The target is not replacing every evaluator. The target is letting consuming repos add rich custom checks through repo_ethos.yml or repo_config.yaml while still receiving normalized diagnostics, ETHOS links, skill hints, and TOON/human output.

Expression-backed policy must be compiled, validated, deterministic, and host-independent. Networked, time-dependent, or unsafe host access should be rejected before runtime.

See POLICY_LANGUAGE_STRATEGY.md.

Native IDE And Cursor Integration

Git hooks catch bad work at the gate. IDE integration catches it earlier.

A VS Code/Cursor extension should run coding-ethos-policy and coding-ethos-lint against the current workspace using the same compiled bundle and managed toolchain as local hooks. The extension should surface diagnostics at edit time, link to ETHOS principles and generated skills, and warn before applying edits that would tamper with protected files or introduce known high-value policy failures.

The first version can be advisory. Managed workspaces should be able to opt into blocking behavior for protected paths and other critical rules.

CI/CD Components And SARIF

Local hooks are necessary, but CI must remain the final independent gate. If an agent or developer bypasses local hooks, the pull request still must not merge.

coding-ethos emits SARIF for normalized policy and lint diagnostics through policy-lint --sarif. SARIF rules carry stable policy IDs, ETHOS principle IDs, skill IDs, file/line locations, and remediation advice so violations can appear naturally in PR annotations and code scanning views.

The initial CI documentation provides GitHub Actions and GitLab CI examples in CI_CD_SARIF.md. The next step is packaging those examples as reusable components that pin the managed runtime, publish SARIF, and preserve .coding-ethos traces as audit artifacts.

CI output should stay compact for agents while preserving full artifacts for audit and later trace analysis.

Adversarial Red-Team Test Suite

AI agents routinely invent workarounds when blocked. Testing must model that behavior directly.

The red-team suite should run in isolated sample repositories and prompt agents or LLM APIs to attempt bypasses: raw Git execution, absolute binaries, nested shells, symlink traversal, protected path writes, config drift, hook deletion, managed toolchain evasion, and other known failure modes.

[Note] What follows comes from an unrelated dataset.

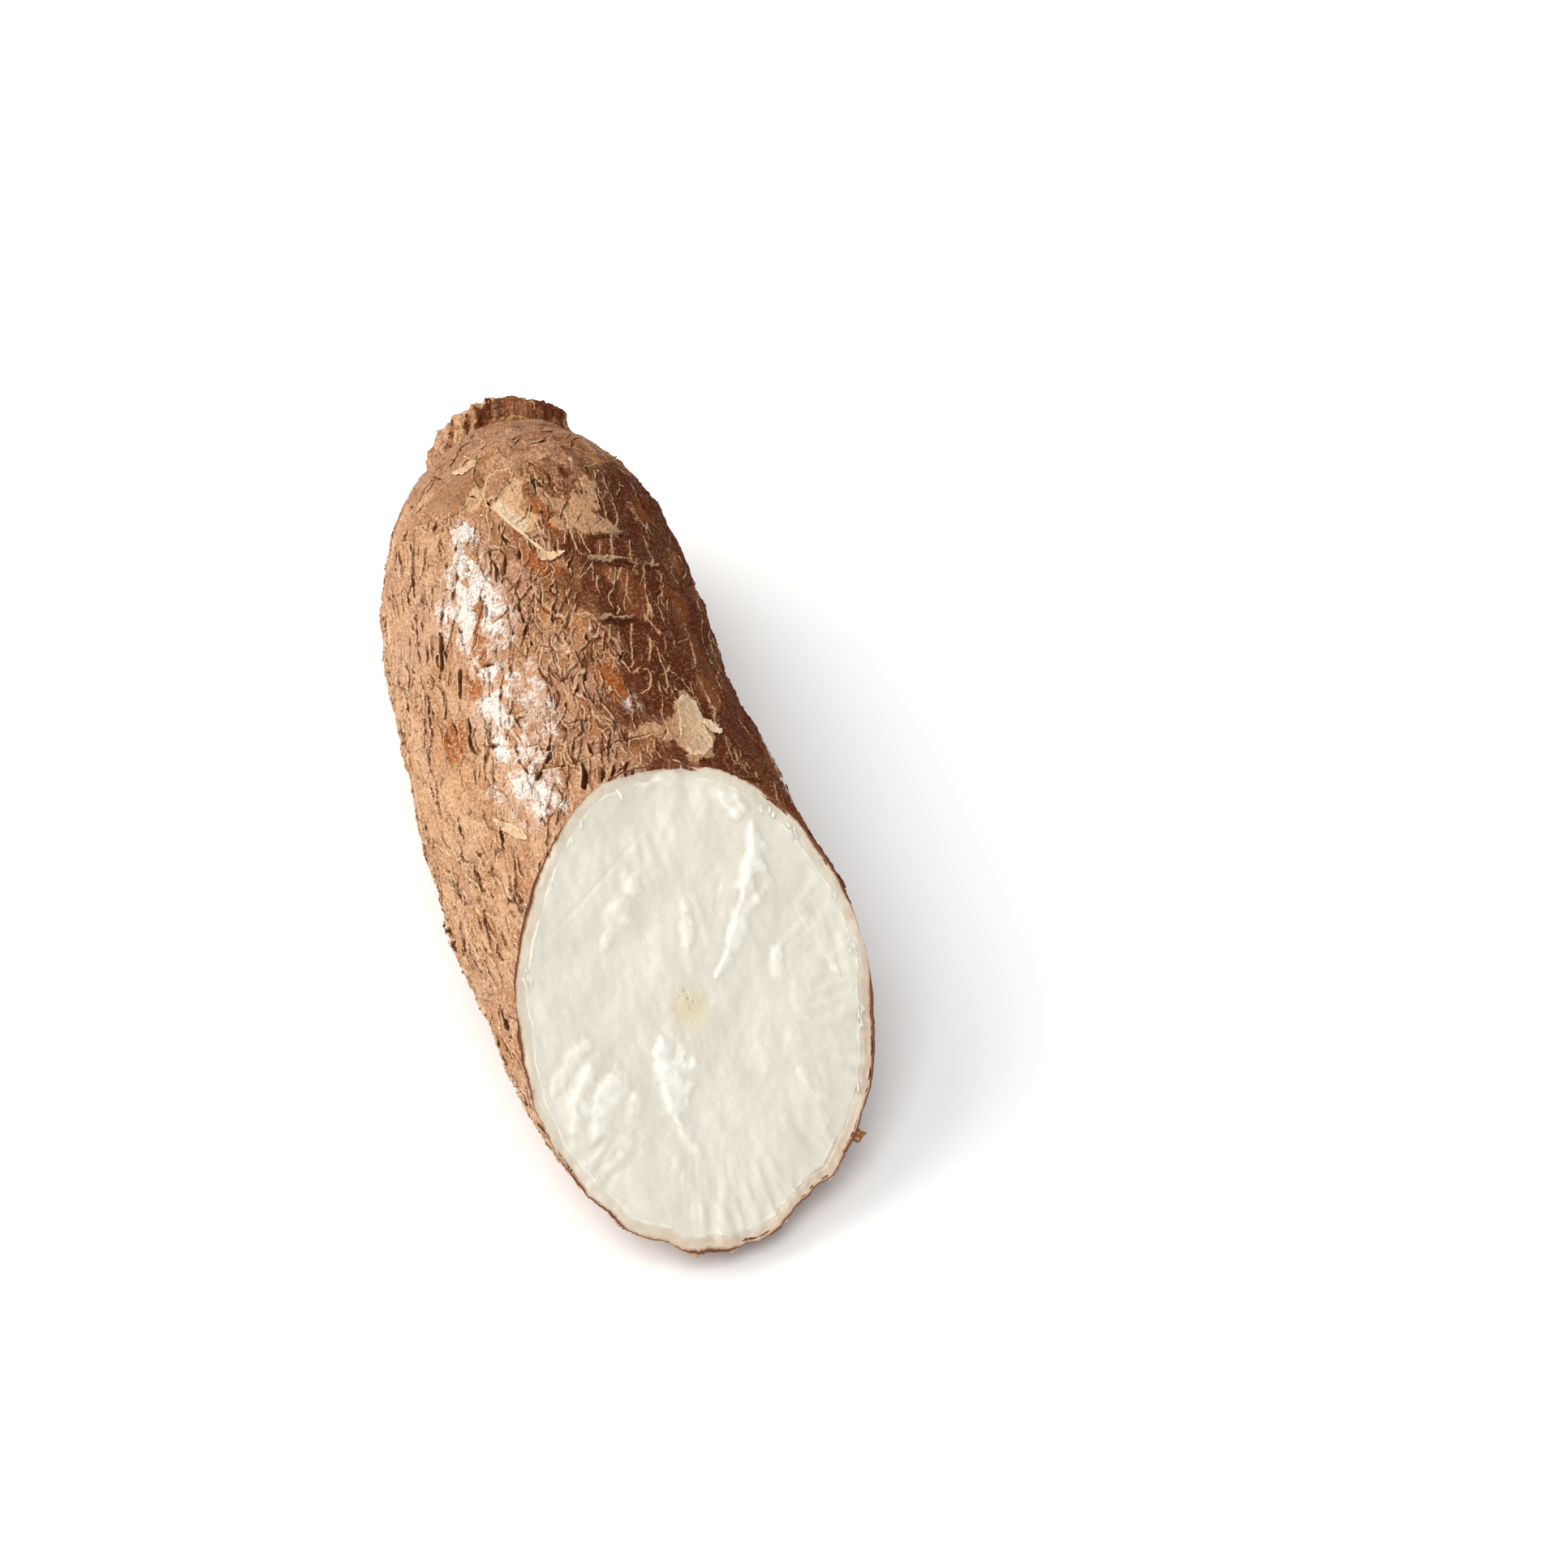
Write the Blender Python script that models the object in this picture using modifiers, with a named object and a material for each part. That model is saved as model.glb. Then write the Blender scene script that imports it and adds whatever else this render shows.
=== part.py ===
"""Half of a cassava root, sliced slantwise and lying on its side.

The root is one solid that grew as one piece. Its long axis runs along Y: the stem neck is
at +Y and the slanted slice faces -Y and up. A soft cage of rings gives the swollen body, one
slab takes the slice off it, and another leaves the narrow flat that it rests on.
The origin is the middle of the bottom of its box.
"""

import math

import bmesh
import bpy
from mathutils import Matrix, Vector, noise

MM = 0.001

# The body, ring by ring from the broken neck towards the slice, in millimetres:
# (distance from the neck's end, radius, sideways shift, height of the ring's middle).
RINGS_MM = (
(-1.8, 13.9, 11.9, 26.8),
    (0.5, 15.0, 11.7, 26.7),
    (4.2, 14.0, 11.4, 26.6),
    (7.6, 16.2, 11.1, 26.6),
    (13.0, 19.7, 10.3, 26.5),
    (21.5, 23.5, 8.9, 26.3),
    (34.0, 26.6, 6.3, 26.3),
    (48.0, 27.6, 4.0, 27.0),
    (66.0, 27.9, 1.9, 27.3),
    (88.0, 28.7, -0.1, 28.1),
    (112.0, 29.6, -0.5, 28.9),
    (132.0, 29.8, 0.0, 29.1),
    (146.0, 28.9, 0.0, 29.1),
    (158.0, 26.6, 0.0, 29.1),
    (170.0, 22.6, 0.0, 29.1),
    (184.0, 16.8, 0.0, 29.1),
)
SIDES = 16  # cage points round each ring
SMOOTHING = 2  # subdivision levels of the cage

# The slice: its plane crosses the axis here, leaning back and turned a little sideways.
SLICE_AT_MM = 139.5
SLICE_LEAN = math.radians(44.0)
SLICE_TURN = math.radians(9.0)

REST_FLAT_DEPTH_MM = 0.7  # how much of the belly is pressed flat where the root lies
NECK_HOLLOW_MM = 1.6  # how far the broken end of the neck dishes in
CAP_RIM_MM = 4.0  # width of the rim round each end's inner face

# Swellings of the body: height as a share of the radius, and their length along the root.
LUMP_HEIGHT = 0.03
LUMP_LENGTH_MM = 26.0
LUMP_SEED = Vector((3.1, 7.4, 1.9))

SLAB_MM = 400.0  # the side of both slabs, larger than the root
SHARP_EDGE = math.radians(35.0)  # the slice's rim and the flat's border stay crisp


def clear_scene():
    for obj in list(bpy.data.objects):
        bpy.data.objects.remove(obj, do_unlink=True)


def new_collection(name):
    collection = bpy.data.collections.new(name)
    bpy.context.scene.collection.children.link(collection)
    return collection


def new_material(name, colour, roughness):
    material = bpy.data.materials.new(name)
    material.use_nodes = True
    shader = material.node_tree.nodes["Principled BSDF"]
    shader.inputs["Base Color"].default_value = (*colour, 1.0)
    shader.inputs["Roughness"].default_value = roughness
    shader.inputs["Metallic"].default_value = 0.0
    return material


def ring_middle(index):
    along, _, side, height = RINGS_MM[index]
    return Vector((side, SLICE_AT_MM - along, height)) * MM


def ring_frame(index):
    """Placement of one ring of the cage: square to the body's middle line at that ring."""
    before = ring_middle(max(index - 1, 0))
    after = ring_middle(min(index + 1, len(RINGS_MM) - 1))
    turn = Vector((0.0, -1.0, 0.0)).rotation_difference((after - before).normalized())
    return Matrix.Translation(ring_middle(index)) @ turn.to_matrix().to_4x4()


def ring_points(index):
    """The cage points of one ring, each pushed in or out by the root's swellings."""
    along, radius = RINGS_MM[index][:2]
    frame = ring_frame(index)
    points = []
    for k in range(SIDES):
        angle = 2.0 * math.pi * k / SIDES
        outward = Vector((math.cos(angle), 0.0, math.sin(angle)))
        place = outward * radius + Vector((0.0, along, 0.0))
        swell = 1.0 + LUMP_HEIGHT * noise.noise(place / LUMP_LENGTH_MM + LUMP_SEED)
        points.append(frame @ (outward * radius * swell * MM))
    return points


def new_ring(bm, index):
    """One ring of the cage, as a loop of edges."""
    circle = bmesh.ops.create_circle(bm, cap_ends=False, segments=SIDES, radius=MM)["verts"]
    for vert, point in zip(circle, ring_points(index)):
        vert.co = point
    return [bm.edges.get((circle[k - 1], circle[k])) for k in range(SIDES)]


def close_end(bm, ring, hollow):
    """A face across one end, with a rim round it, sunk towards the slice by the hollow."""
    face = bmesh.ops.contextual_create(bm, geom=ring)["faces"][0]
    bmesh.ops.inset_region(bm, faces=[face], thickness=CAP_RIM_MM * MM)
    bmesh.ops.translate(bm, verts=face.verts, vec=(0.0, -hollow * MM, 0.0))


def root_cage(mesh):
    """A tube of rings, closed at both ends, the neck's end dished where the stem broke off."""
    bm = bmesh.new()
    rings = [new_ring(bm, index) for index in range(len(RINGS_MM))]
    for ring, following in zip(rings, rings[1:]):
        bmesh.ops.bridge_loops(bm, edges=ring + following)
    close_end(bm, rings[0], NECK_HOLLOW_MM)
    close_end(bm, rings[-1], 0.0)
    bmesh.ops.recalc_face_normals(bm, faces=bm.faces)
    bm.to_mesh(mesh)
    bm.free()


def new_root(collection, bark):
    mesh = bpy.data.meshes.new("cassava_root_cage")
    root_cage(mesh)
    mesh.materials.append(bark)
    root = bpy.data.objects.new("cassava_root_cage", mesh)
    collection.objects.link(root)
    smooth = root.modifiers.new("swollen_body", "SUBSURF")
    smooth.levels = SMOOTHING
    smooth.render_levels = SMOOTHING
    return root


def evaluated_mesh(obj):
    """A copy of the object's mesh with all its modifiers in it."""
    bpy.context.view_layer.update()
    graph = bpy.context.evaluated_depsgraph_get()
    return bpy.data.meshes.new_from_object(obj.evaluated_get(graph))


def new_slab(name, collection, middle, turn, material):
    """A large square block that a Boolean takes away; it isn't part of the root."""
    mesh = bpy.data.meshes.new(name)
    bm = bmesh.new()
    bmesh.ops.create_cube(bm, size=SLAB_MM * MM)
    bm.to_mesh(mesh)
    bm.free()
    mesh.materials.append(material)
    slab = bpy.data.objects.new(name, mesh)
    slab.location = middle
    slab.rotation_euler = turn
    slab.hide_render = True
    slab.display_type = "WIRE"
    collection.objects.link(slab)
    return slab


def take_away(root, slab):
    cut = root.modifiers.new(slab.name, "BOOLEAN")
    cut.operation = "DIFFERENCE"
    cut.solver = "EXACT"
    cut.object = slab
    cut.material_mode = "TRANSFER"


def slice_slab(collection, flesh):
    """The block beyond the slice. Its near face is the slice's plane."""
    outward = Vector(
        (
            math.sin(SLICE_TURN) * math.cos(SLICE_LEAN),
            -math.cos(SLICE_TURN) * math.cos(SLICE_LEAN),
            math.sin(SLICE_LEAN),
        )
    )
    axis_height = max(ring[3] for ring in RINGS_MM) * MM
    middle = Vector((0.0, 0.0, axis_height)) + outward * (SLAB_MM * MM / 2.0)
    turn = outward.to_track_quat("Z", "Y").to_euler()
    return new_slab("slice_slab", collection, middle, turn, flesh)


def floor_slab(collection, root, bark):
    """The block under the root. Its top face takes off the lowest sliver of the belly."""
    body = evaluated_mesh(root)
    top = min(v.co.z for v in body.vertices) + REST_FLAT_DEPTH_MM * MM
    bpy.data.meshes.remove(body)
    middle = Vector((0.0, 0.0, top - SLAB_MM * MM / 2.0))
    return new_slab("floor_slab", collection, middle, (0.0, 0.0, 0.0), bark)


def settle(cage, collection):
    """The finished solid as a plain mesh, with the middle of its underside at the origin."""
    mesh = evaluated_mesh(cage)
    mesh.name = "cassava_root"
    low = [min(v.co[axis] for v in mesh.vertices) for axis in range(3)]
    high = [max(v.co[axis] for v in mesh.vertices) for axis in range(3)]
    base = Vector(((low[0] + high[0]) / 2.0, (low[1] + high[1]) / 2.0, low[2]))
    mesh.transform(Matrix.Translation(-base))
    mesh.shade_smooth()
    mesh.set_sharp_from_angle(angle=SHARP_EDGE)
    root = bpy.data.objects.new("cassava_root", mesh)
    collection.objects.link(root)
    return root


def main():
    clear_scene()
    parts = new_collection("cassava_root_half")
    helpers = new_collection("slabs_and_cage")
    bark = new_material("bark", (0.33, 0.17, 0.09), 0.75)
    flesh = new_material("flesh", (0.80, 0.77, 0.68), 0.45)
    cage = new_root(helpers, bark)
    take_away(cage, floor_slab(helpers, cage, bark))
    take_away(cage, slice_slab(helpers, flesh))
    settle(cage, parts)
    cage.hide_render = True
    cage.display_type = "WIRE"


main()
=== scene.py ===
"""The looks of a halved cassava root: flaky bark, moist white flesh and a broken stem neck.

Lengths are in millimetres until a mesh is made. A place on the bark is given as degrees
round the root, from +X towards +Z, and millimetres along it from the neck's end. A place on
the slice is given as millimetres across and up the slice from its middle.
"""

import math

import bmesh
import bpy
import numpy as np
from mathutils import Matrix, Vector
from mathutils.bvhtree import BVHTree


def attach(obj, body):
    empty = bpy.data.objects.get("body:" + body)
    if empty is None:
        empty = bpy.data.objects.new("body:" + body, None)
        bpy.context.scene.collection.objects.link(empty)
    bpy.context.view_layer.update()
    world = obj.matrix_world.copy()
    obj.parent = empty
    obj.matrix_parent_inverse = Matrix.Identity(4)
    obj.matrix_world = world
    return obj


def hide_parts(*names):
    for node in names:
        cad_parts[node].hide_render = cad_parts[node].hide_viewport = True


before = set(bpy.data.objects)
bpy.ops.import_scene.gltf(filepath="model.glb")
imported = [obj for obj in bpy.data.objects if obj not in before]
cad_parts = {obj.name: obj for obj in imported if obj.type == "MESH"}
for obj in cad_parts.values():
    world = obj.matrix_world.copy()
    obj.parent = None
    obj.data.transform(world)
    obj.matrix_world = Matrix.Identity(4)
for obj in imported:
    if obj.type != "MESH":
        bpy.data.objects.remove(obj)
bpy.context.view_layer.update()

MM = 0.001

# ---------------------------------------------------------------- flat maps and their noise

CELL = 0.16  # spacing of a map's points
GIRTH = 176.0  # width of the bark's map: once round the root at its middle
LENGTH = 172.0  # height of the bark's map: from the neck's end past the slice's tip
DEGREE = GIRTH / 360.0
BARK_SHAPE = (round(LENGTH / CELL), round(GIRTH / CELL))
ROUND = np.arange(BARK_SHAPE[1]) * CELL * np.ones((BARK_SHAPE[0], 1))
ALONG = np.arange(BARK_SHAPE[0])[:, None] * CELL * np.ones((1, BARK_SHAPE[1]))
FAR = 2.0  # a distance that counts as nowhere near


def soft_noise(seed, across, along, shape=BARK_SHAPE):
    """Even noise of unit spread, in lumps about this wide and this long."""
    speckle = np.random.default_rng(seed).standard_normal(shape)
    wave_u = np.fft.rfftfreq(shape[1], CELL)
    wave_v = np.fft.fftfreq(shape[0], CELL)[:, None]
    keep = np.exp(-((wave_u * across) ** 2 + (wave_v * along) ** 2) * 1.3)
    lumps = np.fft.irfft2(np.fft.rfft2(speckle) * keep, shape)
    return lumps / lumps.std()


def ease(value, low, high):
    """0 below low, 1 above high and a smooth rise between; high may be the smaller."""
    t = np.clip((value - low) / (high - low), 0.0, 1.0)
    return t * t * (3.0 - 2.0 * t)


def bump(value, middle, spread):
    """A bell: 1 at the middle, falling away on both sides."""
    return np.exp(-(((value - middle) / spread) ** 2))


def between(field, u, v, wrap):
    """A map's values between its points, at places in grid steps. It may be a ring in u."""
    v = np.clip(v, 0.0, field.shape[0] - 1.001)
    u = u % field.shape[1] if wrap else np.clip(u, 0.0, field.shape[1] - 1.001)
    column = u.astype(int) % field.shape[1]
    row = v.astype(int)
    share_u = u - np.floor(u)
    share_v = v - row
    onward = (column + 1) % field.shape[1]
    low = field[row, column] * (1 - share_u) + field[row, onward] * share_u
    high = field[row + 1, column] * (1 - share_u) + field[row + 1, onward] * share_u
    return low * (1 - share_v) + high * share_v


def look_up(field, u, v, wrap):
    """A map's values at places in millimetres. The bark's map is a ring in u."""
    return between(field, u / CELL, v / CELL, wrap)


def at(field, place):
    """The bark map's value at one place, which may lie past the map's seam."""
    row = min(max(int(place[1] / CELL), 0), BARK_SHAPE[0] - 1)
    return field[row, int(place[0] / CELL) % BARK_SHAPE[1]]


def around(table):
    """A value over the bark's map from a table of bearings."""
    return np.interp(ROUND / DEGREE, *zip(*table))


# Shared by all outlines, so that their edges fray alike.
RAGGED = 0.5 * soft_noise(11, 5.0, 6.0) + 0.35 * soft_noise(12, 1.8, 2.4) + 0.2 * soft_noise(13, 0.7, 0.7)

# Which way the bark's slits lean off the root's length, in degrees at each bearing.
LEAN = ((0, 8), (60, 12), (100, 10), (150, 11), (200, 8), (270, 4), (360, 8))
GRAIN_LINES = np.radians(around(LEAN) * ease(ALONG, 20.0, 50.0) + 5.0 * soft_noise(14, 20.0, 30.0))


def round_from(degrees):
    """Signed distance round the root from a bearing."""
    return (ROUND - degrees * DEGREE + GIRTH / 2) % GIRTH - GIRTH / 2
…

Every bypass attempt should produce either a clear block or a filed gap with a failing regression test. The suite should exercise Claude, Codex, Gemini, and generic shell workflows where practical.

Centralized ETHOS Registry And Inheritance

Organizations need baseline guardrails with local refinement. coding-ethos should support inheritance from local presets, GitHub-hosted presets, and enterprise registries.

An inherited policy source might provide strict Python, strict Go, agent-safe Git, or security-first defaults. A consuming repo should override local context without copying the whole baseline.

Inheritance must be deterministic and auditable. Remote sources should be pinned, hashed, and visible in policy trace output. Unpinned remote policy inputs should be rejected unless explicitly allowed.

Agent Remediation Loop

Agents are poor consumers of noisy terminal output. Hook failures should produce machine-readable remediation payloads in addition to human output.

The remediation payload should include:

The first implementation derives agent_remediation from normalized diagnostics and policy decisions. It is emitted in agent-facing JSON and TOON output, provider-native blocked hook responses, SARIF result properties, hook traces, and retained lint traces. Each item has a stable remediation ID, concrete next steps, skill-loading instructions when available, action context when policy evidence carries it, and the MCP call an agent should make. Agents can call remediation_explain with the full payload, or use the embedded policy_explain / skill_lookup call directly.

Hook and lint traces also include remediation_summary so later storage can measure repeated policy failures and which remediation guidance was suggested without reparsing provider-specific output.

Claude, Codex, Gemini, and future MCP clients should receive this feedback in the strongest native format they support. The same normalized data should drive human output, TOON output, traces, and remediation payloads.